Vivimos días que son, al mismo tiempo, extremadamente peligrosos y profundamente esperanzadores. El neoliberalismo, el complejo y longevo sistema de opresión y saqueo que dominó a México por 36 años, que provocó el desgarramiento de la sociedad y profundizó la desigualdad social, se viene abajo.
Se acelerará con su caída —de ahí la esperanza— el proceso de transformación que 30 millones de votantes ordenamos conducir a Andrés Manuel López Obrador. Sin embargo, no habrá de desmoronarse sin presentar antes —y esto es lo peligroso— una feroz resistencia.

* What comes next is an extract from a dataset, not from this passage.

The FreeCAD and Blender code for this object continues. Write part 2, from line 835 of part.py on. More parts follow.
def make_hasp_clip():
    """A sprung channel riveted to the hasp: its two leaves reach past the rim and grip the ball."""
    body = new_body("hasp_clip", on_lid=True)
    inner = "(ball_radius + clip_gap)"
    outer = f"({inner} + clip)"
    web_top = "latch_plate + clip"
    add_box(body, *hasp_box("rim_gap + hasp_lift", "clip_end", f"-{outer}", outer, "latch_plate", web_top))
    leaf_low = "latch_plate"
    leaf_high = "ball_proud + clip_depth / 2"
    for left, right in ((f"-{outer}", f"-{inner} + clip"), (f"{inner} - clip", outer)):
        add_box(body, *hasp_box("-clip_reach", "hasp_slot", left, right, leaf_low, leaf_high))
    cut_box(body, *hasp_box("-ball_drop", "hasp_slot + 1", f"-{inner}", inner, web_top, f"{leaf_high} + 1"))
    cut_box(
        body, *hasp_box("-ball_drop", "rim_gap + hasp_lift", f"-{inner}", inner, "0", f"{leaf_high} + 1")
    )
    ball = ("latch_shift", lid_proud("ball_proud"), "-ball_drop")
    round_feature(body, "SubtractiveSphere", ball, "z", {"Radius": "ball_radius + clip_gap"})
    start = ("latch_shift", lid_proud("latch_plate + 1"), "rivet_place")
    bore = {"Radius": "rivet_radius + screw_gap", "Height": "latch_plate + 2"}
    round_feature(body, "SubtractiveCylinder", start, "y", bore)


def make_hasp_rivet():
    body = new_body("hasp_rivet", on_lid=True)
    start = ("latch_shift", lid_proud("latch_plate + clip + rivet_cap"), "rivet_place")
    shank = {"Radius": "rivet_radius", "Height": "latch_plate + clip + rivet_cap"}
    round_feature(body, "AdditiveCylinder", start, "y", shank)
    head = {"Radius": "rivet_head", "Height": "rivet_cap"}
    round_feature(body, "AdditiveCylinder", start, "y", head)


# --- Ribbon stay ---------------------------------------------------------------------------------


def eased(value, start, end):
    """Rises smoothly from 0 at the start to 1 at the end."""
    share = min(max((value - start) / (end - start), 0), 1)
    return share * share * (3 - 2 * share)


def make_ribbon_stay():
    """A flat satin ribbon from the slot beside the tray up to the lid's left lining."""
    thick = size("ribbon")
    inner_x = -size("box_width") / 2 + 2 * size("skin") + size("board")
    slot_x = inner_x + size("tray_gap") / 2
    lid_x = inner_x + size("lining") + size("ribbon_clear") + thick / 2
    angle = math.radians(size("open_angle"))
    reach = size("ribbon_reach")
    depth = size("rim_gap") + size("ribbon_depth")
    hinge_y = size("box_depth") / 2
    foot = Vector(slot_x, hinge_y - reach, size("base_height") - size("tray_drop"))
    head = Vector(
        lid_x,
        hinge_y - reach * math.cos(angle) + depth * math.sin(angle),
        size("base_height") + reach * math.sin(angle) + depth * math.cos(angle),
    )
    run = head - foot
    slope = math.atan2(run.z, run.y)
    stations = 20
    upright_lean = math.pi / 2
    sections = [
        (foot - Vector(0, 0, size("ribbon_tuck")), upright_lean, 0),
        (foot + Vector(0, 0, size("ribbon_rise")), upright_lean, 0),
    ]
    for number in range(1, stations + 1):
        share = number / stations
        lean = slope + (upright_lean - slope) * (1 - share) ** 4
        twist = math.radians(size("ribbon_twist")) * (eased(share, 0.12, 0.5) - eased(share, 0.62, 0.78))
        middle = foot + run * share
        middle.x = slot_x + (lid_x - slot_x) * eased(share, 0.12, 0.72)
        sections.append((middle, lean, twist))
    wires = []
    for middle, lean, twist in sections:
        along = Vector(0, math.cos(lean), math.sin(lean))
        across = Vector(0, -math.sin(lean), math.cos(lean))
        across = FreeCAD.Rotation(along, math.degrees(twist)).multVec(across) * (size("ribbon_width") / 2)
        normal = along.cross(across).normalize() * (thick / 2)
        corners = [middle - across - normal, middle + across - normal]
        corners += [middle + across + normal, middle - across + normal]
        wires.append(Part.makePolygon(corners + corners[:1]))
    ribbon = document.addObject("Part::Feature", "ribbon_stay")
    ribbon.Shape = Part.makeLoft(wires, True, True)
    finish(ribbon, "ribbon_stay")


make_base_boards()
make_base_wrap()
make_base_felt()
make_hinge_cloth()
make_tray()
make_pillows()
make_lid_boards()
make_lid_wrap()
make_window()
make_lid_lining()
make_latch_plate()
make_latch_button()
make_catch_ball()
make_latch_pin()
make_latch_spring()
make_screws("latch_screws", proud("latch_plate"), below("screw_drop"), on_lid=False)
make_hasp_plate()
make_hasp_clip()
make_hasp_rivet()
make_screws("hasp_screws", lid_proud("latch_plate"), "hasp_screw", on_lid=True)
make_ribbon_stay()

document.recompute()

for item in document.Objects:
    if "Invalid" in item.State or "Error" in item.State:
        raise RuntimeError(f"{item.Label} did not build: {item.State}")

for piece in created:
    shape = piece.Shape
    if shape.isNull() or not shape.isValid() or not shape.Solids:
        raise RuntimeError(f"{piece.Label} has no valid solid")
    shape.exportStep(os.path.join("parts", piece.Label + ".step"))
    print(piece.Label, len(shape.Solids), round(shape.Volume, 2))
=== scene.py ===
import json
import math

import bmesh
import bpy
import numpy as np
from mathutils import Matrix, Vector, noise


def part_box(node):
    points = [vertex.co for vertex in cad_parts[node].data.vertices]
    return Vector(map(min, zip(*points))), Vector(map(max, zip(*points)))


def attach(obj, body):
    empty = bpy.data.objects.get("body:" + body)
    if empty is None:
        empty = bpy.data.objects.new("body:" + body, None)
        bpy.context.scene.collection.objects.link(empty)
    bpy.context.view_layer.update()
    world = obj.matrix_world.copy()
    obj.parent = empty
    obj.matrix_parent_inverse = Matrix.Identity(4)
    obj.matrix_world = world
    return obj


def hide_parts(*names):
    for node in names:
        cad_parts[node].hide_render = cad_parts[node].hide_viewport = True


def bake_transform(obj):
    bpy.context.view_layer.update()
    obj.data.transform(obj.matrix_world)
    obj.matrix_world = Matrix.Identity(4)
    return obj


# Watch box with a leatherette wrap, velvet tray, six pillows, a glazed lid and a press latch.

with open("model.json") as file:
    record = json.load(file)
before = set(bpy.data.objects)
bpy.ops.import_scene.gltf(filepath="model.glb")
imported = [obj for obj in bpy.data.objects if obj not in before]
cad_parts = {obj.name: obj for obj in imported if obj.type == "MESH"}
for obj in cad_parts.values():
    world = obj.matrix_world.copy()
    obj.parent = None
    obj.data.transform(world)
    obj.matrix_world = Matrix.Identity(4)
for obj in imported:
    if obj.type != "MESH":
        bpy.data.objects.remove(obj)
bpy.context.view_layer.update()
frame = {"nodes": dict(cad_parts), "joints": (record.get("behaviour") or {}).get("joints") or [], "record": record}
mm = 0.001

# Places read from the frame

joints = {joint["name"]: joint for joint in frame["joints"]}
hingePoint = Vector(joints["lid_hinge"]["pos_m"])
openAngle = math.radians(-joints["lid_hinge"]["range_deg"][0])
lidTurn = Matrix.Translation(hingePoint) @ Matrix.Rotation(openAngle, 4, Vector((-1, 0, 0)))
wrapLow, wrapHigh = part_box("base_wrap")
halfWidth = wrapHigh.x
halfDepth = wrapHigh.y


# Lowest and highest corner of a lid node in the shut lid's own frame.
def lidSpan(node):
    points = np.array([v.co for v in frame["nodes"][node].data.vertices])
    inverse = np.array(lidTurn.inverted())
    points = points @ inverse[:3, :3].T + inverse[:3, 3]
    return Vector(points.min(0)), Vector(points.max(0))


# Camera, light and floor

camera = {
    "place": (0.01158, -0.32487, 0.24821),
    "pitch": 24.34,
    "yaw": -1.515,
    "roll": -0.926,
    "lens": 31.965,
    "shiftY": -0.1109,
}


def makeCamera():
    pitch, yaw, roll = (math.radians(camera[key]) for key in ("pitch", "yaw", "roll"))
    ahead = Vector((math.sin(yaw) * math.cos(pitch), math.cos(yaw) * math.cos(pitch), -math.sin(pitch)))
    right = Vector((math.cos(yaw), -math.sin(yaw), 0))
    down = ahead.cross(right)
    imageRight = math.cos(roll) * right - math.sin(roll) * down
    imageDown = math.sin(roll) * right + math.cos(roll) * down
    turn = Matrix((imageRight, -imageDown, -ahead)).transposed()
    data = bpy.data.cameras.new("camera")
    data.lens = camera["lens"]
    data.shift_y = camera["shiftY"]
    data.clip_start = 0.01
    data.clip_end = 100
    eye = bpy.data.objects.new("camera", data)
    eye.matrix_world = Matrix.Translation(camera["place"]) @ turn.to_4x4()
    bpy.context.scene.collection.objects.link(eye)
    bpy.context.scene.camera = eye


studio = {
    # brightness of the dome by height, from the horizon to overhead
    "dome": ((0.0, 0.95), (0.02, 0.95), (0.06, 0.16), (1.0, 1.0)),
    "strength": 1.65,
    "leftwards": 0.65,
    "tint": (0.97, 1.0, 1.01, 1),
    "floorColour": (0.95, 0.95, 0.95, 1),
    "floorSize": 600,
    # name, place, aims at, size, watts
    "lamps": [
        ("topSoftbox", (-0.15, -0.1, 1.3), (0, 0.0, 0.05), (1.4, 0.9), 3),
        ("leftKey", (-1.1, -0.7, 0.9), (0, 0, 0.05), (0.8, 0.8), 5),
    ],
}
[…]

Lo amenaza de muerte un escándalo, la operación Lava Jato, que ya costó sangre, prisión, persecución y vergüenza a los más altos estratos de la clase política en América Latina.
800 millones de dólares repartió como sobornos, entre 2001 y 2016, la empresa brasileña Odebrecht que obtuvo, en ese mismo lapso, un ingreso de 12,000 millones de dólares.
Sólo en Perú hay dos ex Presidentes presos, uno prófugo y otro más, Alan García, que prefirió quitarse la vida. En Brasil, Colombia, Argentina, Panamá, Ecuador, Guatemala, El Salvador a otros mandatarios, congresistas, líderes políticos ya se les persigue o se les enjuicia.
En México, la empresa brasileña se encontró con un régimen que hablaba su mismo idioma y que tenía como componentes genéticos esenciales la corrupción y la impunidad. A billetazos se abrió paso hasta Los Pinos donde, con Felipe Calderón, llegó a celebrar incluso un consejo de administración.
La ilegitimidad del gobierno calderonista facilitó a Oderbrecht su operación en México. Entre ladrones se entendieron rápido y comenzaron, aprovechándose de la demolición de Pemex emprendida por el hombre del “haiga sido como haiga sido”, a perpetrar el saqueo de la nación.
Luego vino Emilio Lozoya, la campaña de Enrique Peña Nieto y la danza de los millones en sobornos. Comprar candidatos y elecciones era una práctica común para Odebrecht. La pinza se cerró; la televisión, el poder económico y la empresa brasileña sentaron a Peña Nieto en la silla y pusieron, además, la plata para comprar a legisladores, a líderes opositores y a periodistas e imponer la Reforma Energética.
El negocio se volvió tan grande y tan fácil que incluso Alonso Ancira, perteneciente al primer círculo del salinismo, revendió al Estado una planta convertida en chatarra. El sistema de complicidades, la impunidad imperante, permitía las estafas más descabelladas.
Lozoya va a hablar, tiene que hablar para salvarse y tiene mucho qué decir. Un tsunami político se avecina. En Los Pinos comenzó esta historia, y a los últimos inquilinos de esa casona, Felipe Calderón y Enrique Peña Nieto —como a su padrino, Carlos Salinas de Gortari—, tendría que arrastrar la marejada.
Eso es lo peligroso: la amenaza que se cierne sobre las cabezas de ese sistema, de esa organización criminal que —en sus estertores— luchará a brazo partido para salvar a sus líderes, y sobrevivir.
Hay que cuidar a Lozoya y estar atentos a las acciones del narco. No debe descartarse la existencia de un nivel de coordinación operativa entre el viejo régimen y los capos: sus últimas acciones, el carácter y el momento en que se produjeron las mismas, parecen demostrarlo.
Desestabilizar al país es, ante el riesgo de caer en prisión, una apuesta que pueden hacer quienes han saqueado y sometido a México. Se toparán con López Obrador, y con los millones de mexicanas y mexicanos que queremos un país libre de corruptos, con justicia y en paz.